Project Presentation  12/11/2015
Milestone 3  12/7/2015
This week's tasks included:
 working on simulation stability
 getting collision detection and response started
Notes
 one big reason for the instability last week was that one of my internal constraint buffers was getting filled with bogus values
 I was filling another buffer with bogus values after filling the internal constraint buffers, but I forgot to bind the "bogus buffer"
 so almost all my points were missing a whole constraint out of the 4 available at this time
 there is still an odd problem with coherence, though: using only shader stages that cause gravitational acceleration, a cloth in the X/Y plane (zup world) quickly transforms into this instead of falling flat:
Milestone 2  11/30/2015
This week's tasks included resolving many of the problems in the previous week, namely:
 the problem with things in a single plane ending up in 3 planes
 improving rendering to make this more debuggable
 nailing bugs in the simulation pipeline
Notes
 On the recommendation of Harmony Li I switched the simulator to use PBD. There are still considerable stability problems
 Compute shaders expect shader storage buffers to act like vec4 buffers when data is being transferred, so transferring the positions as vec4s fixed the "planes" problem from last week
Milestone 1  11/23/2015
This week was mostly spent on reading up on compute shaders (found a lot of similarities with CUDA) and exploring/fixing the base code. I also put together a naive cloth simulation based on explicit symplectic integration, but it still needs considerable debugging.
Notes

for some reason, going from position buffers > the vertex shader, many vertices seem to have their coordinate system modified to use a different axis as up.
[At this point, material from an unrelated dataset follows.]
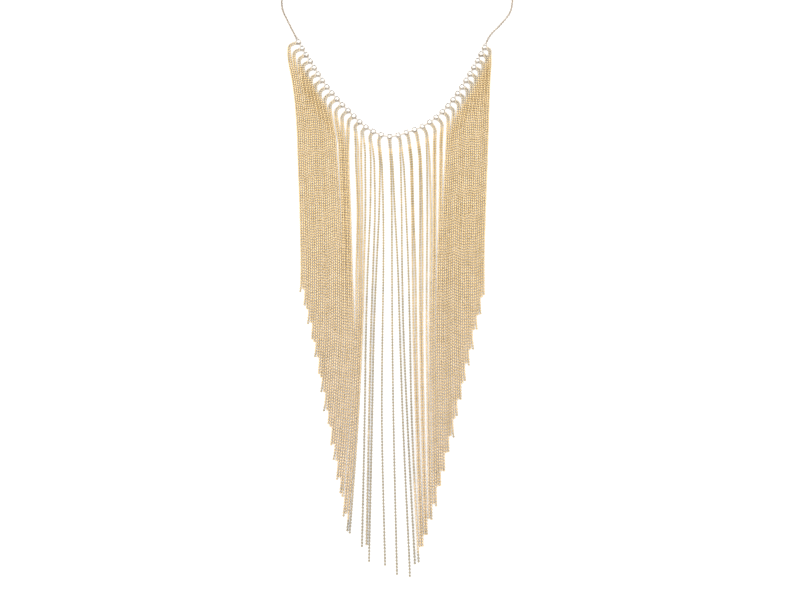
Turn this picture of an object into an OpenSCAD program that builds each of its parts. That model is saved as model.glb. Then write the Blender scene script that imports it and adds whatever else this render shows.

My hunch is there's something with the geometry shader

in this example, all the vertex positions are only in the X/Z plane:

compute shader atomics are only for integers, which could prove to be a problem

it's hard to tell exactly how "wrong" the simulation is at the moment because of the issue in part 1

this is a case in which slightly better rendering would vastly improve productivity in debugging
added to the next milestone:
 rendering improvements: figure out how to render a cloth mesh instead of points, ground plane, lambert shading
 figure out what is happening with the geometry shader (or if that's even the problem)
 assess the simulation stability/"correctness"
Done
 most of the "parts" of the simulation pipeline are in place
 added some camera controls to help with debugging